Sitting in the boardroom at Nightfreight’s offices in Crestwood House, at Willenhall, Robert said the company had more selfdetermination that it had as a quoted company on the London Stock Exchange. ‘There is a good management team and a lot of self- determination and we can lay out a strategy and implement it with the bank. The decisions are taken in this room and we have always been open about the ebb and flow of the business with Peter Gent, the non-executive chairman, and Steven Silvester, a nonexecutive director who are with Barclays. ‘To be master of my own destiny is what drives me but at present we are too early into the process but the venture capital involvement is something that one thinks about because of the structure of the business. There is still a lot to do,’ said Robert.

With the implications of venture capital put on one side what does the future hold for Nightfreight.

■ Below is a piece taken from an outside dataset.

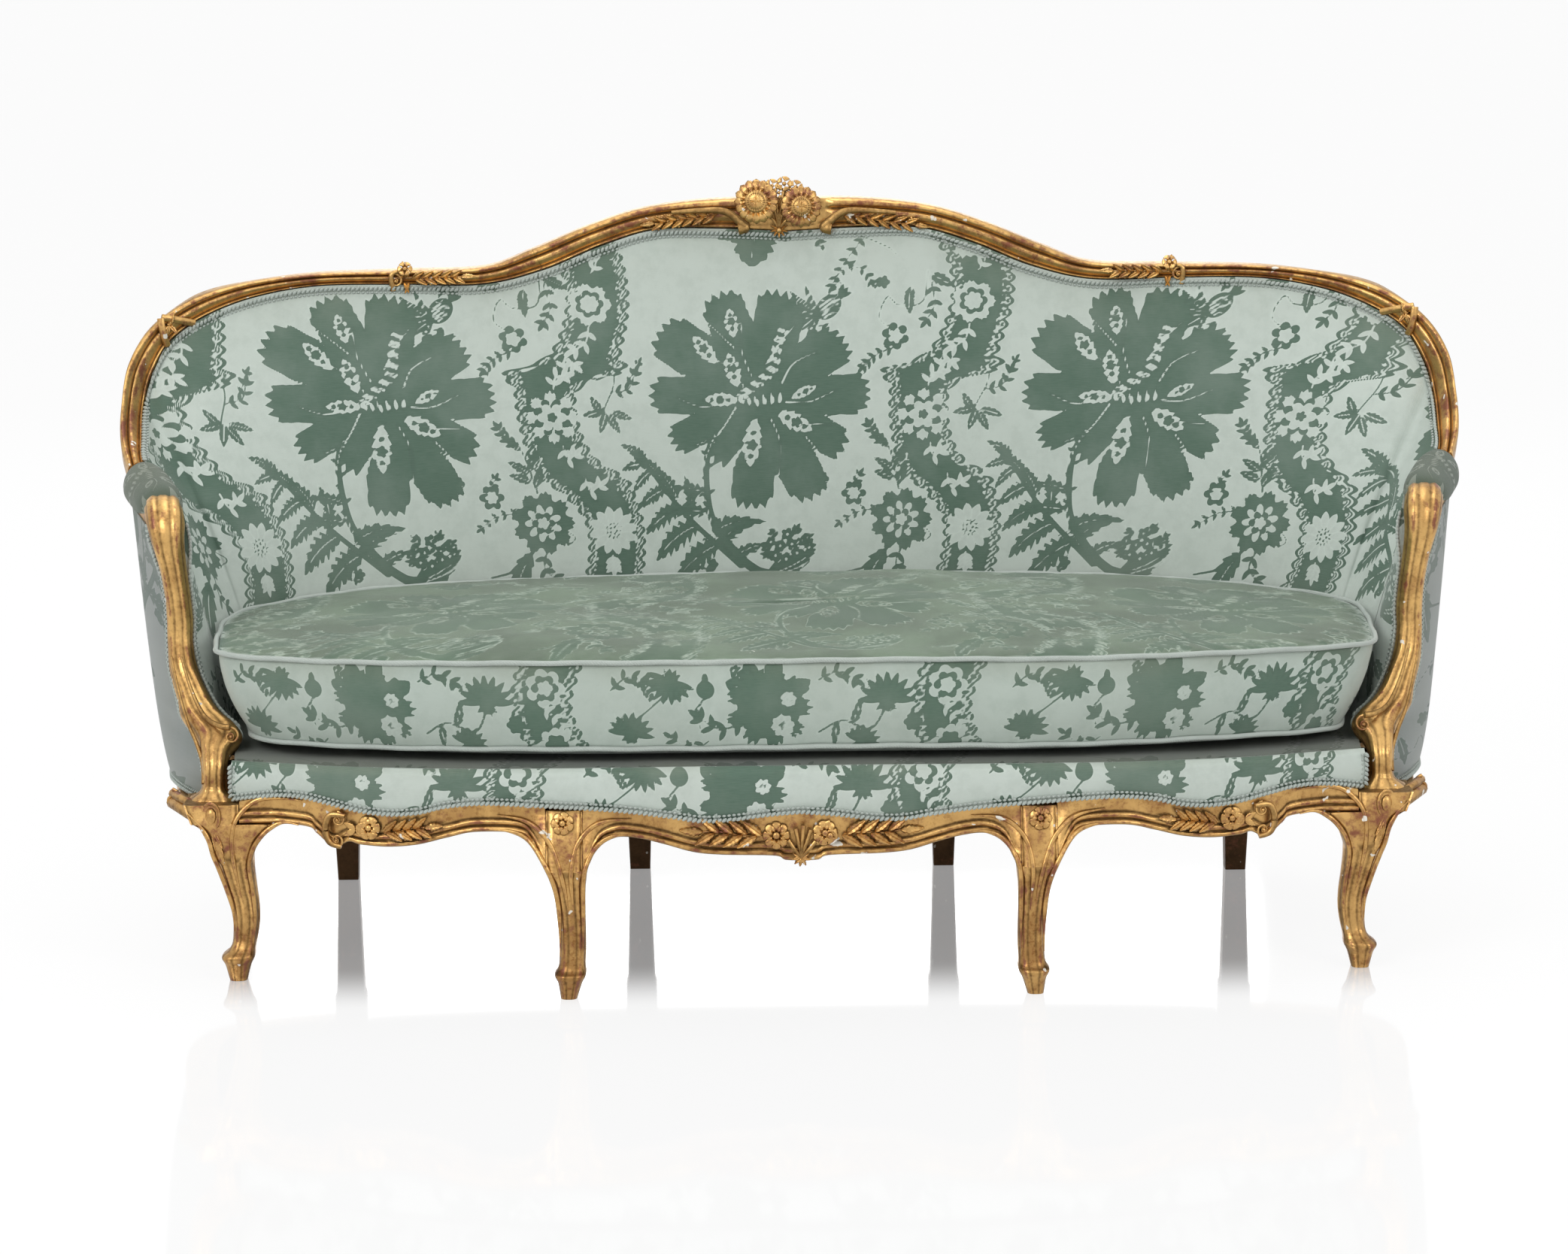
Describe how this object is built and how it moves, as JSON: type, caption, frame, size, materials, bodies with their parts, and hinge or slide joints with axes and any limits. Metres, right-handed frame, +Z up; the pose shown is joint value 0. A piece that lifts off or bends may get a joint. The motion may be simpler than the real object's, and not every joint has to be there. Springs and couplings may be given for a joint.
{
  "type": "cabriole sofa",
  "caption": "Cabriole sofa with a carved giltwood frame, a serpentine back that sweeps into padded arms, and one loose seat cushion in damask.",
  "frame": {"origin": "on the floor under the middle of the bounding box", "axes": "+X along the sofa's width, to the right as seen from the front; the sofa faces -Y; +Z up"},
  "size_m": [1.9246, 0.8038, 1.0297],
  "materials": {
    "giltwood": "leaf gold over red bole, worn, satin",
    "dark_giltwood": "darkened gilding on beech, satin",
    "beech": "bare beech, planed",
    "jute_webbing": "woven jute",
    "stuffing": "hair and hessian",
    "silk_damask": "pale grey-green damask with dark green flowers",
    "arm_pad_damask": "dark green damask",
    "cushion_damask": "olive green damask, worn on top",
    "gimp": "twisted gimp braid",
    "welt": "piping cord covered in silk",
    "dust_cloth": "black cotton",
    "tacks": "blued steel"
  },
  "bodies": {
    "frame": {"front_leg_outer_left": "giltwood", "front_leg_outer_right": "giltwood", "front_leg_inner_left": "giltwood", "front_leg_inner_right": "giltwood", "front_rail_left": "giltwood", "front_rail_center": "giltwood", "front_rail_right": "giltwood", "side_rail_left": "giltwood", "side_rail_right": "giltwood", "crest_rail": "giltwood", "shoulder_rail_left": "giltwood", "shoulder_rail_right": "giltwood", "back_stile_left": "giltwood", "back_stile_right": "giltwood", "arm_support_left": "giltwood", "arm_support_right": "giltwood", "crest_carving": "giltwood", "shoulder_clasps": "giltwood", "front_rail_carving": "giltwood", "knee_carvings": "giltwood", "rear_leg_outer_left": "dark_giltwood", "rear_leg_outer_right": "dark_giltwood", "rear_leg_inner_left": "dark_giltwood", "rear_leg_inner_right": "dark_giltwood", "rear_rail_left": "dark_giltwood", "rear_rail_center": "dark_giltwood", "rear_rail_right": "dark_giltwood", "seat_cross_rail_left": "beech", "seat_cross_rail_right": "beech", "corner_blocks": "beech", "arm_rail_left": "beech", "arm_rail_right": "beech", "back_post_inner_left": "beech", "back_post_inner_right": "beech", "back_post_outer_left": "beech", "back_post_outer_right": "beech", "lower_back_rails": "beech", "seat_webbing": "jute_webbing", "back_webbing": "jute_webbing", "seat_stuffing": "stuffing", "seat_border": "silk_damask", "back_upholstery": "silk_damask", "back_outside_cover": "silk_damask", "arm_inside_left": "silk_damask", "arm_inside_right": "silk_damask", "arm_outside_left": "silk_damask", "arm_outside_right": "silk_damask", "seat_cover": "silk_damask", "arm_pad_left": "arm_pad_damask", "arm_pad_right": "arm_pad_damask", "border_gimp": "gimp", "dust_cover": "dust_cloth", "dust_cover_tacks": "tacks"},
    "cushion": {"seat_cushion": "cushion_damask", "cushion_welt_top": "welt", "cushion_welt_bottom": "welt"}
  },
  "joints": [
    {"name": "cushion_lift", "type": "slide", "parent": "frame", "child": "cushion", "axis": [0, 0, 1], "range_m": [0, 0.4]}
  ]
}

The aspiration is for turnover to double with acceptance that the company is still ‘average and still tailoring its IDW niche in the UK.’

A wider European dimension to the business with operations on the continent may come in the medium term but it was now listed as a must do development.

‘In three or five years time the business should be bigger, a great place to work, meaning that our employees like working for the company and that we give a second-to-none service.’

Although last year’s turnover was pounds 98.1 million it reflects bits of the business being sold-off and on a like-for-like basis turnover would have been about pounds 125 million if the parts sold had been retained.

The future may see some small acquisitions.

Robert said: ‘The business is growing organically at a healthy rate and there are opportunities to reinforce some smaller areas of the market we operate in.’

But like all companies that rely on good transport links, Robert said it was important that the Government made it clear what it was intending to do with roads investment.

‘Running our business is one thing but the Government must give us clarity about what it intends for future investment and what its programme really is.’